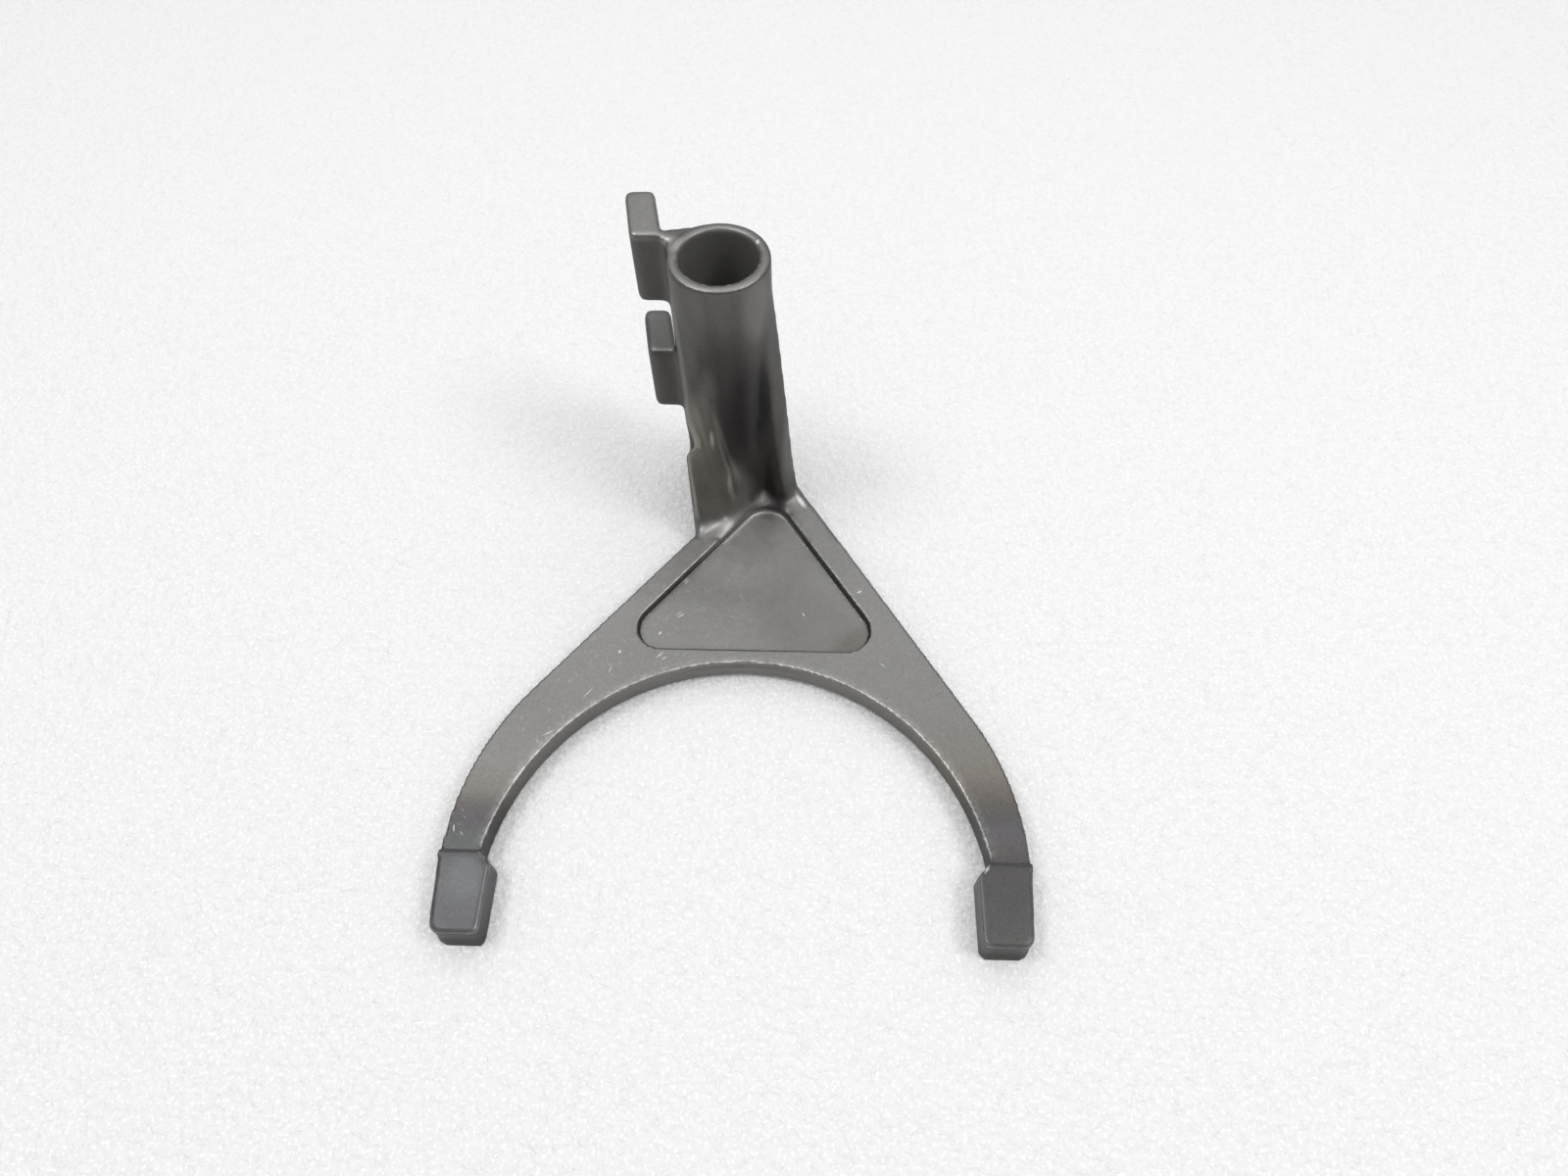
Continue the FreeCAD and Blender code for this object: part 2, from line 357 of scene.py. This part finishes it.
def give_group(name, share):
    group = casting.vertex_groups.new(name=name)
    covered = 0
    for vertex in casting.data.vertices:
        amount = share(vertex.co)
        if amount > 0:
            group.add([vertex.index], amount, "REPLACE")
            covered += 1
    print(name, "covers", covered, "points")


def smooth(name, rounds, group=""):
    step = casting.modifiers.new(name, "SMOOTH")
    step.factor = 0.5
    step.iterations = rounds
    step.vertex_group = group
    bpy.ops.object.modifier_apply(modifier=name)


give_group("as_cast", cast_softness)
give_group("melted", melt_share)
smooth("all_over", rounds_all_over)
smooth("blends", rounds_cast, "as_cast")
smooth("melt", rounds_melted, "melted")


# %% [markdown]
# The outer edge of the left gusset dips into a shallow notch, and a soft ridge runs down beside
# it. Both could be cut from the solid. Here the skin's points are pushed in and out by shares
# that fade to nothing, so no seam is left round them.

# %% Notch and ridge of the left gusset
notch_depth = 2.2 * MM
notch_front_y, notch_front_z, notch_fall = -14.0, 32.2, 1.15
ridge_lift = 0.7 * MM
ridge_top = (-6.5, -13.0, 52.0)
ridge_lean = (0.19, -0.11)
rounds_after_push = 4


def notch_share(place):
    x, y, z = [v / MM for v in place]
    above = z - (notch_front_z - (y - notch_front_y) * notch_fall)
    along = fade(above, -1.5, 0.8) * fade(above, 13.0, 1.0)
    return along * fade(x, -7.0, -9.5) * fade(y, 9.0, 6.0)


def ridge_share(place):
    x, y, z = [v / MM for v in place]
    drop = ridge_top[2] - z
    ridge_x = ridge_top[0] + drop * ridge_lean[0]
    ridge_y = ridge_top[1] + drop * ridge_lean[1]
    near = fade(math.hypot(x - ridge_x, y - ridge_y), 3.2, 0.5)
    return near * fade(z, 12.0, 18.0) * fade(z, 58.0, 48.0)


def push(name, direction, amount, group):
    step = casting.modifiers.new(name, "DISPLACE")
    step.direction = direction
    step.mid_level = 0.0
    step.strength = amount
    step.vertex_group = group
    bpy.ops.object.modifier_apply(modifier=name)


give_group("notch", notch_share)
give_group("ridge", ridge_share)
push("notch_in", "X", notch_depth, "notch")
push("ridge_out", "NORMAL", ridge_lift, "ridge")
smooth("after_push", rounds_after_push, "as_cast")


# %% [markdown]
# The pads stand a small step above the arms, and both they and the recess floor are flat. The
# smoothing has worn the step and left the flats a little wavy. They could be cut again with
# planes, but points that lie close to a known height can simply be moved onto it.

# %% True the pads' step and the flat faces
pad_top = 9.0 * MM
pad_slack = 0.1 * MM
pad_line = -121.7 * MM
step_reach = 1.6 * MM
step_low = 7.9 * MM
plate_start = -27.0 * MM
plate_dip = 0.75 * MM
recess_floor = 5.7 * MM
recess_swell = 0.8 * MM
recess_end = -64.5 * MM
looks_up = 0.45

trued = 0
for vertex in casting.data.vertices:
    place = vertex.co
    if abs(place.y - pad_line) < step_reach and place.z > step_low:
        place.z = arm_top if place.y > pad_line else max(place.z, pad_top - pad_slack)
        trued += 1
for vertex in casting.data.vertices:
    place = vertex.co
    if place.y < plate_start and vertex.normal.z > looks_up:
        if arm_top - plate_dip < place.z < arm_top:
            place.z = arm_top
            trued += 1
        elif recess_floor < place.z < recess_floor + recess_swell and place.y > recess_end:
            place.z = recess_floor
            trued += 1
print("trued", trued, "points of the machined and flat faces")


# %% [markdown]
# The skin is the whole part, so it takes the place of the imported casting. The fork has no joint
# of its own: the skin rides on the root, and its one slot is the metal it is cast from.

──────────

▶ **Task to complete**
Your task is to print the whole listing again exactly.

▶ **Reply**
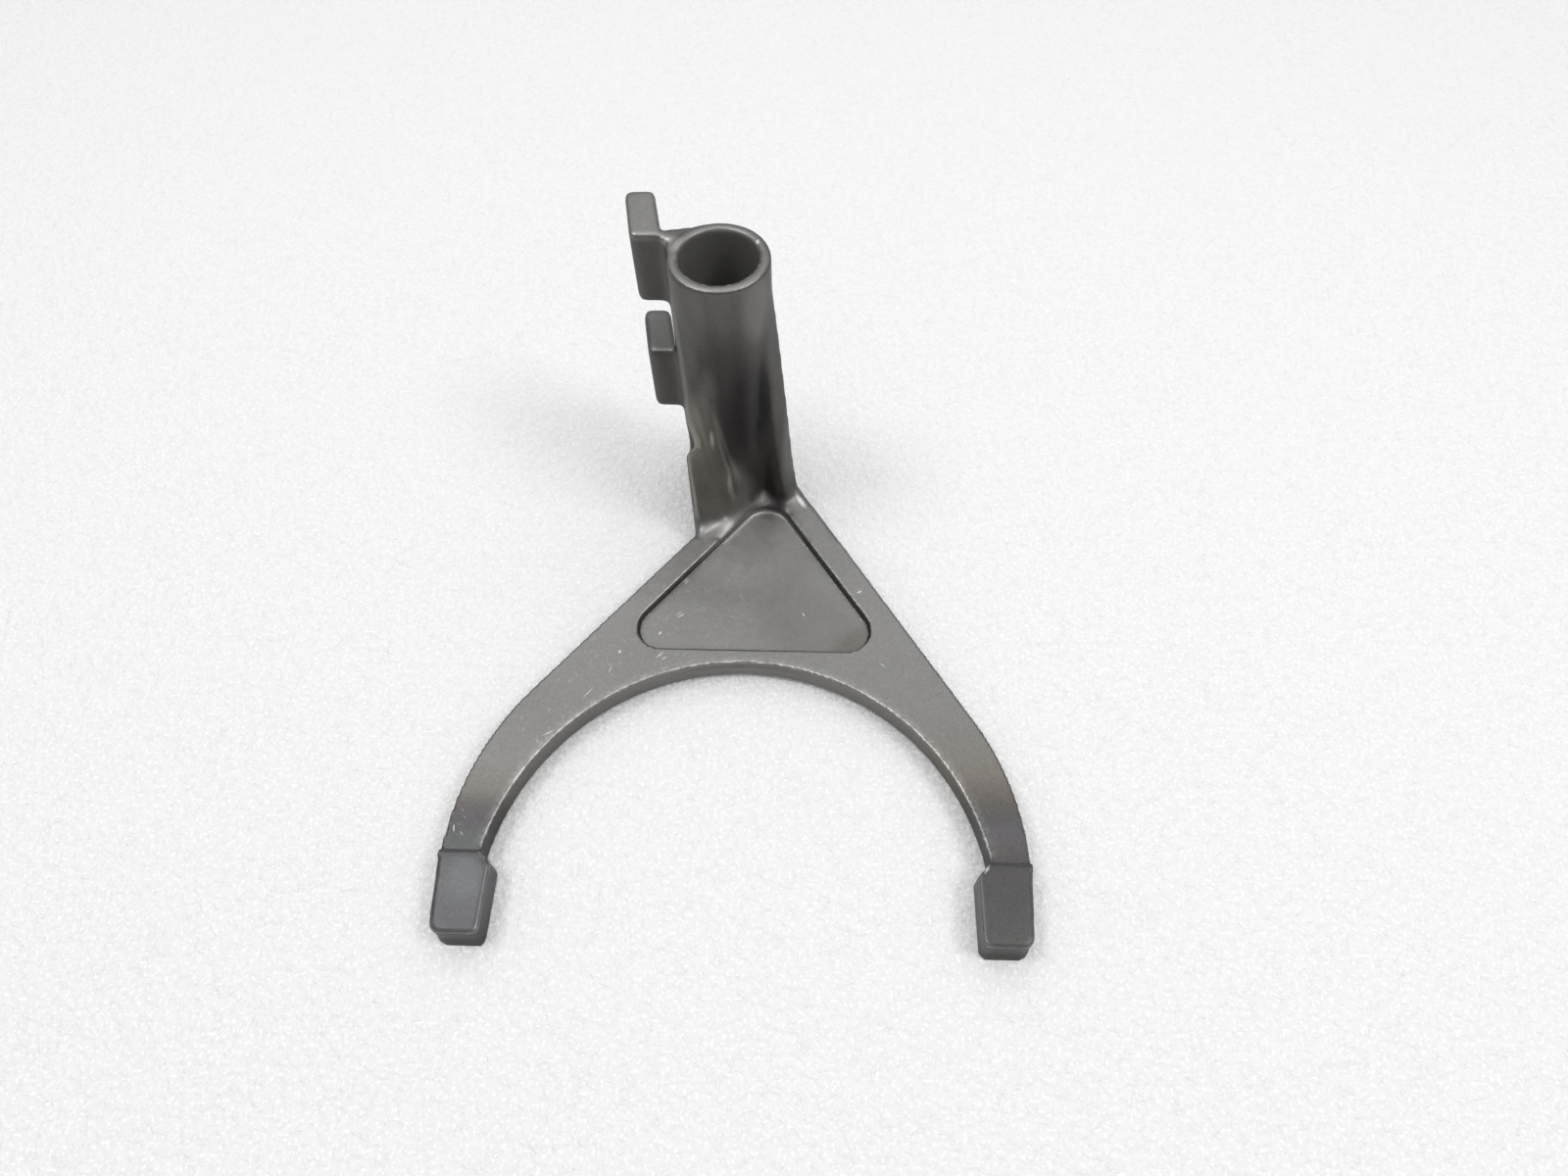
Continue the FreeCAD and Blender code for this object: part 2, from line 357 of scene.py. This part finishes it.
def give_group(name, share):
    group = casting.vertex_groups.new(name=name)
    covered = 0
    for vertex in casting.data.vertices:
        amount = share(vertex.co)
        if amount > 0:
            group.add([vertex.index], amount, "REPLACE")
            covered += 1
    print(name, "covers", covered, "points")


def smooth(name, rounds, group=""):
    step = casting.modifiers.new(name, "SMOOTH")
    step.factor = 0.5
    step.iterations = rounds
    step.vertex_group = group
    bpy.ops.object.modifier_apply(modifier=name)


give_group("as_cast", cast_softness)
give_group("melted", melt_share)
smooth("all_over", rounds_all_over)
smooth("blends", rounds_cast, "as_cast")
smooth("melt", rounds_melted, "melted")


# %% [markdown]
# The outer edge of the left gusset dips into a shallow notch, and a soft ridge runs down beside
# it. Both could be cut from the solid. Here the skin's points are pushed in and out by shares
# that fade to nothing, so no seam is left round them.

# %% Notch and ridge of the left gusset
notch_depth = 2.2 * MM
notch_front_y, notch_front_z, notch_fall = -14.0, 32.2, 1.15
ridge_lift = 0.7 * MM
ridge_top = (-6.5, -13.0, 52.0)
ridge_lean = (0.19, -0.11)
rounds_after_push = 4


def notch_share(place):
    x, y, z = [v / MM for v in place]
    above = z - (notch_front_z - (y - notch_front_y) * notch_fall)
    along = fade(above, -1.5, 0.8) * fade(above, 13.0, 1.0)
    return along * fade(x, -7.0, -9.5) * fade(y, 9.0, 6.0)


def ridge_share(place):
    x, y, z = [v / MM for v in place]
    drop = ridge_top[2] - z
    ridge_x = ridge_top[0] + drop * ridge_lean[0]
    ridge_y = ridge_top[1] + drop * ridge_lean[1]
    near = fade(math.hypot(x - ridge_x, y - ridge_y), 3.2, 0.5)
    return near * fade(z, 12.0, 18.0) * fade(z, 58.0, 48.0)


def push(name, direction, amount, group):
    step = casting.modifiers.new(name, "DISPLACE")
    step.direction = direction
    step.mid_level = 0.0
    step.strength = amount
    step.vertex_group = group
    bpy.ops.object.modifier_apply(modifier=name)


give_group("notch", notch_share)
give_group("ridge", ridge_share)
push("notch_in", "X", notch_depth, "notch")
push("ridge_out", "NORMAL", ridge_lift, "ridge")
smooth("after_push", rounds_after_push, "as_cast")


# %% [markdown]
# The pads stand a small step above the arms, and both they and the recess floor are flat. The
# smoothing has worn the step and left the flats a little wavy. They could be cut again with
# planes, but points that lie close to a known height can simply be moved onto it.

# %% True the pads' step and the flat faces
pad_top = 9.0 * MM
pad_slack = 0.1 * MM
pad_line = -121.7 * MM
step_reach = 1.6 * MM
step_low = 7.9 * MM
plate_start = -27.0 * MM
plate_dip = 0.75 * MM
recess_floor = 5.7 * MM
recess_swell = 0.8 * MM
recess_end = -64.5 * MM
looks_up = 0.45

trued = 0
for vertex in casting.data.vertices:
    place = vertex.co
    if abs(place.y - pad_line) < step_reach and place.z > step_low:
        place.z = arm_top if place.y > pad_line else max(place.z, pad_top - pad_slack)
        trued += 1
for vertex in casting.data.vertices:
    place = vertex.co
    if place.y < plate_start and vertex.normal.z > looks_up:
        if arm_top - plate_dip < place.z < arm_top:
            place.z = arm_top
            trued += 1
        elif recess_floor < place.z < recess_floor + recess_swell and place.y > recess_end:
            place.z = recess_floor
            trued += 1
print("trued", trued, "points of the machined and flat faces")


# %% [markdown]
# The skin is the whole part, so it takes the place of the imported casting. The fork has no joint
# of its own: the skin rides on the root, and its one slot is the metal it is cast from.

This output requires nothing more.